Hill’s production places those small human rituals inside a stark and unforgiving world. Reviews from its Glasgow run describe Jean Chan’s design as a blasted, threadbare landscape – less roadside than end-of-the-road. A charred tree stands over the remains of a truck, while the wider world appears ripped open and worn through. It sounds post-apocalyptic without tipping into cliché, and that feels about right for a play in which – despite meaning having been lost – life goes on.
Just as importantly, this is not Godot presented as a forbidding intellectual puzzle. Beckett’s play has deep roots in music hall, vaudeville and double-act comedy, and that comic engine is very much alive here. Kelly and Costigan have been praised as a bleakly funny pairing, held together by fraught interdependence and shared weariness. The laughs are not a distraction from the bigger ideas. They are part of how the play works. Beckett knew that comedy and suffering are rarely far apart; often they are sitting on the same bench, passing the time.
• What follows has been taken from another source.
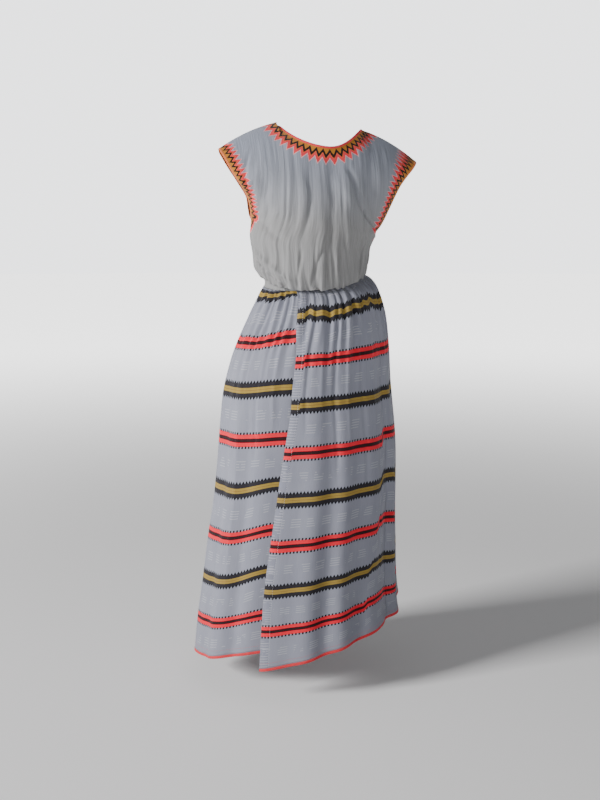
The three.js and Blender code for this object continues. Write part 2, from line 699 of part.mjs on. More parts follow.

The arrival of Pozzo and Lucky disrupts the fragile equilibrium of Estragon and Vladimir’s world. Their own relationship offers a harsher vision of dependence – one built on domination, cruelty and spectacle. Their arrival jolts Vladimir and Estragon’s repetitive waiting into something more volatile and, if possible, stranger.
In-the-round at Bolton Octagon, there’ll be no easy distance from Beckett’s quietly devastating world.